Understanding energy

“Our goal is to create a new American understanding of energy, and with it a national energy policy, based on science, the free market and entrepreneurial spirit because energy is too important and fundamental to our way of life for anything else. Ultimately we want to create an American consensus on energy policy that will allow our nation to take full advantage of its bright energy future. What we want and what the American people deserve is energy policy that continues the trend of our nation becoming energy self sufficient and THE global energy leader. Other nations are ready to take our place if we falter.

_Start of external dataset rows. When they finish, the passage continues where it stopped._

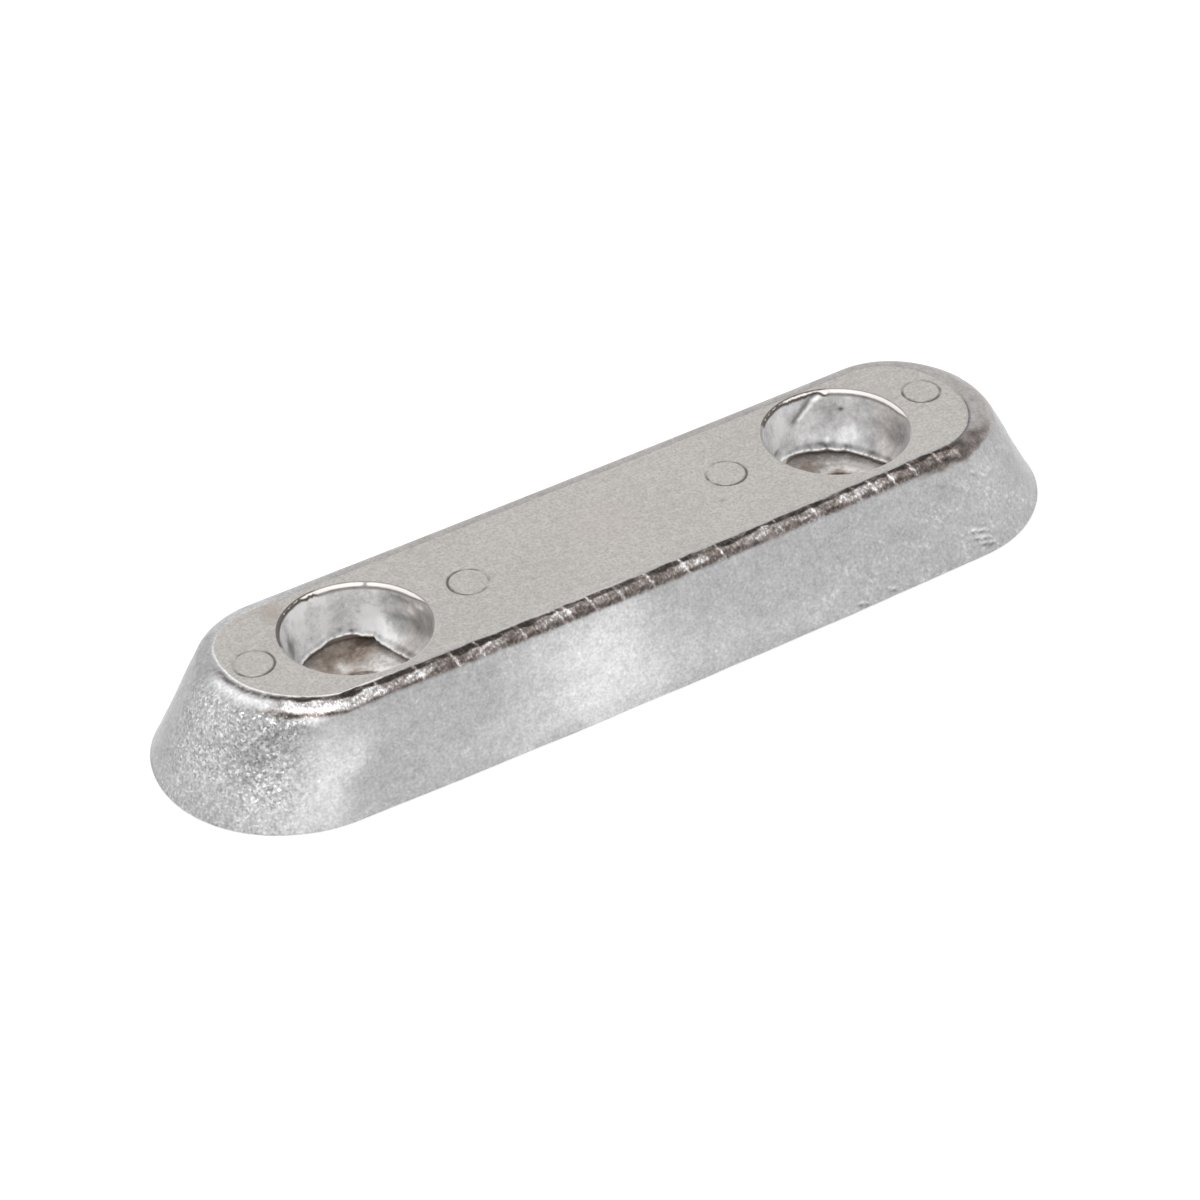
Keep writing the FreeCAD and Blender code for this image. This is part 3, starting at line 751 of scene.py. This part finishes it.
class Finish:
    """A material, with short words for the nodes that feed its shader. Places are in millimetres."""

    def __init__(self, name, **constants):
        self.material = bpy.data.materials.new(name)
        self.material.use_nodes = True
        self.tree = self.material.node_tree
        self.shader = self.tree.nodes["Principled BSDF"]
        self.set(**constants)

    def feed(self, socket, value):
        if isinstance(value, bpy.types.NodeSocket):
            self.tree.links.new(value, socket)
        elif socket.type == "RGBA":
            socket.default_value = (*value, 1) if hasattr(value, "__len__") else (value, value, value, 1)
        else:
            socket.default_value = value

    def set(self, **values):
        for name, value in values.items():
            self.feed(self.shader.inputs[name.replace("_", " ")], value)

    def node(self, kind, inputs, **settings):
        made = self.tree.nodes.new("ShaderNode" + kind)
        for name, value in settings.items():
            setattr(made, name, value)
        for name, value in inputs.items():
            self.feed(made.inputs[name], value)
        return made

    def place(self, stretch=(1, 1, 1), turn=0.0):
        """Object coordinates in millimetres, divided by the stretch."""
        source = self.node("TexCoord", {}).outputs["Object"]
        scale = [1 / MM / s for s in stretch]
        return self.node("Mapping", {"Vector": source, "Scale": scale, "Rotation": (0, 0, turn)}).outputs[0]

    def skin(self, stretch=(1, 1)):
        """The way round the bar and down it in millimetres, divided by the stretch."""
        source = self.node("UVMap", {}, uv_map="skin").outputs[0]
        scale = (GIRTH / stretch[0], GIRTH / stretch[1], 1)
        inputs = {"Vector": source, "Location": (0, -MAP_START / stretch[1], 0), "Scale": scale}
        return self.node("Mapping", inputs).outputs[0]

    def cast(self):
        """Brightness, shine or brownness, crystals and warmth as the mesh gives them."""
        given = self.node("Attribute", {}, attribute_name="cast")
        parts = self.node("SeparateColor", {"Color": given.outputs["Color"]})
        return parts.outputs[0], parts.outputs[1], parts.outputs[2], given.outputs["Alpha"]

    def blot(self, where, middle, reach):
        """1 at the middle of a soft spot and 0 outside its reach. Places are in millimetres."""
        shift = [-place / size for place, size in zip(middle, reach)]
        inputs = {"Vector": where, "Location": shift, "Scale": [1 / size for size in reach]}
        away = self.node("Mapping", inputs).outputs[0]
        off = self.node("VectorMath", {0: away}, operation="LENGTH").outputs["Value"]
        return self.node("MapRange", {0: off, 1: 1, 2: 0}, interpolation_type="SMOOTHSTEP").outputs[0]

    def axis(self, vector, name):
        return self.node("SeparateXYZ", {"Vector": vector}).outputs[name]

    def noise(self, where, size, detail=2.0, rough=0.5, warp=0.0):
        inputs = {"Vector": where, "Scale": 1 / size, "Detail": detail, "Roughness": rough, "Distortion": warp}
        return self.node("TexNoise", inputs).outputs[0]

    def warped(self, where, size, reach):
        """Places moved about by soft noise, up to half the reach each way."""
        drift = self.node("TexNoise", {"Vector": where, "Scale": 1 / size, "Detail": 1.0}).outputs["Color"]
        inputs = {0: drift, 1: (reach, reach, reach), 2: where}
        return self.node("VectorMath", inputs, operation="MULTIPLY_ADD").outputs[0]

    def sum(self, a, b, operation="ADD", clamp=False):
        made = self.node("Math", {0: a, 1: b}, operation=operation, use_clamp=clamp)
        return made.outputs[0]

    def product(self, a, b):
        return self.sum(a, b, "MULTIPLY")

    def clamped(self, value):
        """A value kept between 0 and 1."""
        return self.sum(value, 0.0, clamp=True)

    def ramp(self, value, *stops):
        made = self.node("ValToRGB", {"Fac": value})
        points = made.color_ramp.elements
        while len(points) < len(stops):
            points.new(0.5)
        for point, (position, colour) in zip(points, stops):
            point.position = position
            point.color = (*colour, 1) if hasattr(colour, "__len__") else (colour, colour, colour, 1)
        return made.outputs[0]

    def span(self, value, low, high, out_low=0.0, out_high=1.0):
        inputs = {0: value, 1: low, 2: high, 3: out_low, 4: out_high}
        return self.node("MapRange", inputs, clamp=True).outputs[0]

    def blend(self, share, a, b, kind="MIX"):
        inputs = {0: share, 6: a, 7: b}
        return self.node("Mix", inputs, data_type="RGBA", blend_type=kind).outputs[2]

    def bump(self, height, depth, under=None):
        inputs = {"Height": height, "Distance": depth * MM, "Strength": 1.0}
        if under is not None:
            inputs["Normal"] = under
        return self.node("Bump", inputs).outputs[0]


def flat_finish():
    """Satin face that took the mould's own skin."""
    f = Finish("cast_flat", Metallic=0.9)
    where = f.place()
    fine = f.noise(where, 0.7, 2, 0.6)
    soft = f.noise(where, 2.6, 3, 0.6)
    broad = f.noise(where, 24, 2, 0.5)
    streak = f.noise(f.place((16, 1.1, 4), 0.08), 1, 3, 0.6)
    tone = f.blend(f.span(broad, 0.35, 0.65), (0.495, 0.471, 0.448), (0.450, 0.427, 0.405))
    tone = f.blend(f.span(soft, 0.3, 0.7, 0, 0.9), tone, (0.59, 0.566, 0.541))
    tone = f.blend(f.span(streak, 0.55, 0.70, 0, 0.4), tone, (0.62, 0.60, 0.58))
    tone = f.blend(f.span(fine, 0.40, 0.72, 0, 0.7), tone, (0.33, 0.31, 0.29))
    tone = f.blend(f.product(f.blot(where, (-87.5, 17.5, 28), (5, 8, 9)), 0.55), tone, (0.38, 0.32, 0.28))
    tone = f.blend(f.product(f.blot(where, (0, 3, 28), (13, 9, 9)), 0.25), tone, (0.56, 0.48, 0.46))
    tone = f.blend(f.product(f.blot(where, (30.2, -7.5, 28), (1.5, 1.2, 3)), 0.6), tone, (0.25, 0.21, 0.18))
    # Painted shade in the ejector marks' sunk rings.
    ring = f.cast()[2]
    tone = f.blend(f.product(ring, 0.85), tone, (0.11, 0.10, 0.09))
    bump = f.bump(f.sum(f.noise(where, 1.1, 3, 0.6), f.product(fine, 0.5)), 0.05)
    f.set(Base_Color=tone, Roughness=f.span(soft, 0.3, 0.7, 0.40, 0.50), Normal=bump)
    return f.material


def skin_finish():
    """The walls, the crumpled shiny edge and the crystals of the left end."""
    f = Finish("cast_walls", Metallic=0.9)
    where = f.place()
    bright, shine, crystals, warmth = f.cast()
    fine = f.noise(where, 0.75, 2, 0.6)
    soft = f.noise(where, 2.2, 3, 0.6)
    bright = f.product(bright, f.span(fine, 0.3, 0.7, 1.18, 0.84))
    bright = f.product(bright, f.span(soft, 0.3, 0.7, 0.90, 1.11))
    flecks = f.span(f.noise(where, 1.1, 2, 0.7), 0.66, 0.74, 0, 0.12)
    bright = f.sum(bright, flecks)
    crystal = 0.6
    cell = f.node("TexVoronoi", {"Vector": f.warped(where, crystal, 0.25), "Scale": 1 / crystal}).outputs["Color"]
    # Each crystal cell is painted lighter or darker, as a painted glint of its facet, besides the tilt of its normal
    # below.
    facets = f.product(f.ramp(f.axis(cell, "X"), (0.0, 0.60), (0.35, 0.88), (0.75, 1.10), (1.0, 1.5)),
                       f.span(f.noise(where, 1.2, 2, 0.6), 0.3, 0.7, 0.86, 1.14))
    bright = f.product(bright, f.span(crystals, 0, 1, 1.0, facets))
    # The shiny edge's crinkles are painted as bright glints and dark shade.
    wrinkles = f.noise(f.skin((0.7, 1.0)), 1, 2, 0.6, 0.4)
    creases = f.ramp(wrinkles, (0.33, 0.55), (0.5, 0.90), (0.59, 1.25), (0.70, 1.9))
    bright = f.product(bright, f.span(shine, 0.3, 1, 1.0, creases))
    brown = f.product(shine, f.span(bright, 0.22, 0.55, 1, 0.1))
    tint = f.blend(f.sum(brown, warmth, "MAXIMUM"), (1.0, 0.998, 1.004), (1.0, 0.85, 0.78))
    tone = f.blend(1.0, tint, bright, "MULTIPLY")
    rough = f.span(shine, 0.1, 0.8, 0.36, 0.24)
    normal = f.node("NewGeometry", {}).outputs["Normal"]
    tilt = f.node("VectorMath", {0: cell, 1: (0.5, 0.5, 0.5)}, operation="SUBTRACT").outputs[0]
    tilt = f.node("VectorMath", {0: tilt, "Scale": f.product(crystals, 0.4)}, operation="SCALE").outputs[0]
    tilted = f.node("VectorMath", {0: normal, 1: tilt}).outputs[0]
    normal = f.node("VectorMath", {0: tilted}, operation="NORMALIZE").outputs[0]
    bump = f.bump(f.sum(f.noise(where, 0.9, 3, 0.6), f.product(soft, 0.6)), 0.05, normal)
    f.set(Base_Color=tone, Roughness=rough, Normal=bump)
    return f.material


def pocket_finish():
    """Pocket walls of bright, slightly blue zinc, painted brighter still as light against the shade deep in the
    pocket.
    """
    f = Finish("bright_pocket", Metallic=0.2)
    where = f.place()
    bright, brown, _, _ = f.cast()
    blotch = f.noise(where, 1.6, 3, 0.6, 0.5)
    fine = f.noise(where, 0.7, 2, 0.6)
    # Painted light: the walls' brightness is raised against the shade deep in the pocket.
    bright = f.product(bright, f.span(blotch, 0.3, 0.7, 1.72, 2.12))
    bright = f.product(bright, f.span(fine, 0.3, 0.7, 0.90, 1.10))
    tint = f.blend(brown, (0.985, 0.99, 1.0), (1.0, 0.84, 0.74))
    tone = f.blend(1.0, tint, f.clamped(bright), "MULTIPLY")
    bump = f.bump(f.noise(f.place((1, 1, 1.6)), 2.2, 0), 0.10)
    f.set(Base_Color=tone, Roughness=f.span(blotch, 0.3, 0.7, 0.38, 0.50), Normal=bump)
    return f.material


def back_finish():
    """Plain dull face that lies against the hull."""
    f = Finish("cast_back", Metallic=1.0)
    where = f.place()
    broad = f.noise(where, 7, 4, 0.6)
    tone = f.blend(f.span(broad, 0.35, 0.65), (0.56, 0.55, 0.54), (0.45, 0.44, 0.43))
    bump = f.bump(f.noise(where, 1.2, 5, 0.7), 0.12)
    f.set(Base_Color=tone, Roughness=0.5, Normal=bump)
    return f.material


def plate_finish():
    """Steel seat, stained brown and lighter in places, painted brighter overall as light against the shade deep in
    the pocket.
    """
    f = Finish("stained_steel", Metallic=0.45)
    where = f.place()
    bright, brown, _, _ = f.cast()
    stain = f.noise(where, 1.6, 3, 0.6)
    fine = f.noise(where, 0.6, 2, 0.6)
    # Painted light: the plate's brightness is raised against the shade deep in the pocket.
    bright = f.product(bright, f.product(f.span(stain, 0.3, 0.7, 1.05, 1.65), f.span(fine, 0.3, 0.7, 0.84, 1.14)))
    tint = f.blend(brown, (1.0, 0.97, 0.94), (1.0, 0.80, 0.66))
    tone = f.blend(1.0, tint, f.clamped(bright), "MULTIPLY")
    f.set(Base_Color=tone, Roughness=f.span(stain, 0.3, 0.7, 0.32, 0.46), Normal=f.bump(fine, 0.04))
    return f.material


# ---- camera, light and floor

CAMERA_TURN, CAMERA_HEIGHT, CAMERA_ROLL = -31.103, 36.972, -2.408
CAMERA_DISTANCE = 1170.6
CAMERA_AIM = (1.537, 7.392)
FOCAL_PIXELS = 4545.1
PICTURE = 1200
FLOOR_HALF, FLOOR_GAP = 3, 0.0002   # metres: half the floor's side, and how far below the bar it lies


def link(thing):
    """Puts an object into the scene."""
    bpy.context.scene.collection.objects.link(thing)
    return thing


def camera():
    """The view that the photograph was taken from."""
    turn, height, roll = (math.radians(a) for a in (CAMERA_TURN, CAMERA_HEIGHT, CAMERA_ROLL))
    forward = Vector((-math.cos(height) * math.sin(turn), math.cos(height) * math.cos(turn), -math.sin(height)))
    right = forward.cross(UP).normalized()
    upward = right.cross(forward)
    level = right * math.cos(roll) + upward * math.sin(roll)
    upright = upward * math.cos(roll) - right * math.sin(roll)
    data = bpy.data.cameras.new("camera")
    data.lens = data.sensor_width * FOCAL_PIXELS / PICTURE
    made = link(bpy.data.objects.new("camera", data))
    place = Vector((*CAMERA_AIM, 0)) - forward * CAMERA_DISTANCE
    made.matrix_world = Matrix.Translation(place * MM) @ Matrix((level, upright, -forward)).transposed().to_4x4()
    bpy.context.scene.camera = made


def soft_box(name, direction, distance, size, radiance):
    """A square lamp that faces the bar. Radiance 1 is the level at which white renders white."""
    data = bpy.data.lights.new(name, "AREA")
    data.shape = "SQUARE"
    data.size = size
    data.energy = radiance * math.pi * size * size
    lamp = link(bpy.data.objects.new(name, data))
    place = Vector(direction).normalized() * distance
    lamp.matrix_world = Matrix.Translation(place) @ place.to_track_quat("Z", "Y").to_matrix().to_4x4()


def studio():
    """White surroundings that light the bar softly, and four soft boxes."""
    world = bpy.data.worlds.new("studio")
    bpy.context.scene.world = world
    world.use_nodes = True
    tree = world.node_tree
    background = tree.nodes["Background"]
    output = tree.nodes["World Output"]
    white = tree.nodes.new("ShaderNodeBackground")
    white.inputs["Color"].default_value = (1, 1, 1, 1)
    background.inputs["Color"].default_value = (0.70, 0.70, 0.70, 1)
    mix = tree.nodes.new("ShaderNodeMixShader")
    tree.links.new(seen_as_white(tree), mix.inputs[0])
    tree.links.new(background.outputs[0], mix.inputs[1])
    tree.links.new(white.outputs[0], mix.inputs[2])
    tree.links.new(mix.outputs[0], output.inputs["Surface"])
    soft_box("overhead", (-0.35, -0.05, 0.95), 1.2, 0.7, 0.40)
    soft_box("back_right", (0.45, 0.75, 0.55), 1.4, 0.9, 0.15)
    soft_box("front_left", (-0.75, -0.6, 0.30), 1.4, 0.8, 0.30)
    soft_box("front", (-0.33, -0.55, 0.77), 1.4, 0.8, 2.6)


def seen_as_white(tree):
    """1 for the camera, and for what glossy and clear surfaces show of the white surroundings."""
    path = tree.nodes.new("ShaderNodeLightPath")
    seen = path.outputs["Is Camera Ray"]
    for kind in ("Is Glossy Ray", "Is Transmission Ray"):
        either = tree.nodes.new("ShaderNodeMath")
        either.operation = "MAXIMUM"
        tree.links.new(seen, either.inputs[0])
        tree.links.new(path.outputs[kind], either.inputs[1])
        seen = either.outputs[0]
    return seen


def floor():
    """Pale plain floor."""
    bm = bmesh.new()
    bmesh.ops.create_grid(bm, x_segments=1, y_segments=1, size=FLOOR_HALF)
    mesh = bpy.data.meshes.new("floor")
    bm.to_mesh(mesh)
    bm.free()
    made = link(bpy.data.objects.new("floor", mesh))
    made.location.z = -FLOOR_GAP
    f = Finish("pale_floor", Roughness=0.9, Base_Color=0.86)
    f.set(Emission_Color=1.0, Emission_Strength=f.product(seen_as_white(f.tree), 0.35))
    mesh.materials.append(f.material)


casting = zinc_casting()
for finish in (skin_finish(), flat_finish(), pocket_finish(), back_finish()):
    casting.data.materials.append(finish)
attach(casting, "root")
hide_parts("anode_body")
steel = plate_finish()
for side, look in PLATES.items():
    plate = seat_plate("seat_plate_" + side, *look)
    plate.data.materials.append(steel)
    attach(plate, "root")
    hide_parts("fixing_plate_" + side)
camera()
studio()
floor()

bpy.context.scene.view_settings.view_transform = "Standard"
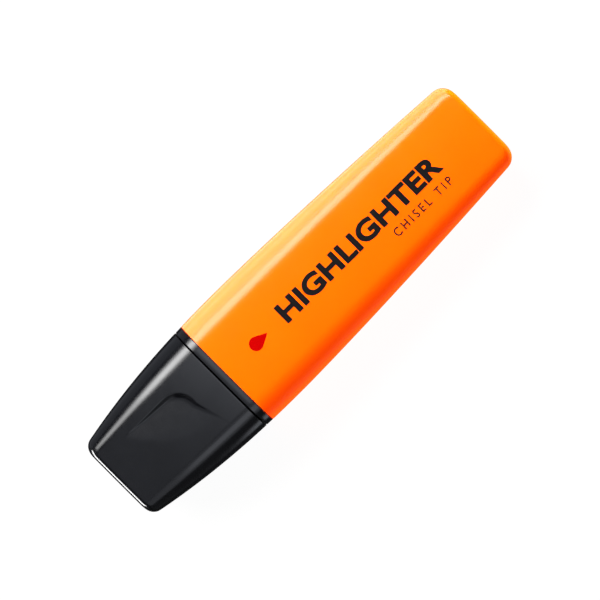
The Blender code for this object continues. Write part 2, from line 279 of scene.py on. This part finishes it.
def end_sections(end_x, direction, plan_radius, edge_radius, face_steps=FACE_STEPS):
    """Sections that round the outline off to a flat end at end_x, which faces along direction."""
    rings = []
    for step in range(END_STEPS + 1):
        angle = math.pi / 2 * step / END_STEPS
        back = plan_radius * (1 - math.sin(angle))
        side_inset = plan_radius * (1 - math.cos(angle))
        inside = max(edge_radius - back, 0.0)
        face_inset = edge_radius - math.sqrt(edge_radius**2 - inside**2)
        x = end_x - direction * back
        rings.append(body_section(x, side_inset, face_inset, face_steps))
    return rings


def lip_sections(edge_x, direction, inset=0.0, radius=EDGE_ROUND, face_steps=FACE_STEPS):
    """Sections that round the body's outline over at an open edge at edge_x, which faces along direction."""
    rings = []
    for step in range(EDGE_STEPS + 1):
        angle = math.pi / 2 * step / EDGE_STEPS
        x = edge_x - direction * radius * (1 - math.sin(angle))
        rings.append(body_section(x, inset + radius * (1 - math.cos(angle)), None, face_steps))
    return rings


# ---------------------------------------------------------------- meshes

def finish_mesh(name, mesh, body, material, stands_for=(), sharp=40.0):
    """Places a mesh drawn in pen millimetres in the frame and gives it its body, slot and material."""
    mesh.transform(PEN @ Matrix.Scale(MM, 4))
    mesh.shade_smooth()
    mesh.set_sharp_from_angle(angle=math.radians(sharp))
    mesh.materials.append(material)
    piece = bpy.data.objects.new(name, mesh)
    bpy.context.scene.collection.objects.link(piece)
    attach(piece, body)
    if stands_for:
        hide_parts(*stands_for)
    return piece


def loft_mesh(name, rings, closed):
    """Joins sections of equally many points, into a tube on itself if closed, or else with two flat ends."""
    count = len(rings[0])
    vertices = [point for ring in rings for point in ring]
    pairs = list(zip(range(len(rings)), range(1, len(rings))))
    if closed:
        pairs.append((len(rings) - 1, 0))
    faces = []
    for first, second in pairs:
        for index in range(count):
            following = (index + 1) % count
            faces.append((first * count + index, first * count + following,
                          second * count + following, second * count + index))
    if not closed:
        faces.append(tuple(reversed(range(count))))
        faces.append(tuple(range((len(rings) - 1) * count, len(rings) * count)))
    mesh = bpy.data.meshes.new(name)
    mesh.from_pydata(vertices, [], faces)
    bm = bmesh.new()
    bm.from_mesh(mesh)
    bmesh.ops.recalc_face_normals(bm, faces=bm.faces)
    bm.to_mesh(mesh)
    bm.free()
    return mesh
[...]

“The decisions our country makes in this are now will determine our nation’s energy future course for generations to come. It is my view that we have a responsibility to future generations to get our nation’s energy policy right, seize this American moment to ensure that our nation is second to none in energy production, security and economic prosperity. If we do that future generations will only know the US as a global energy leader.”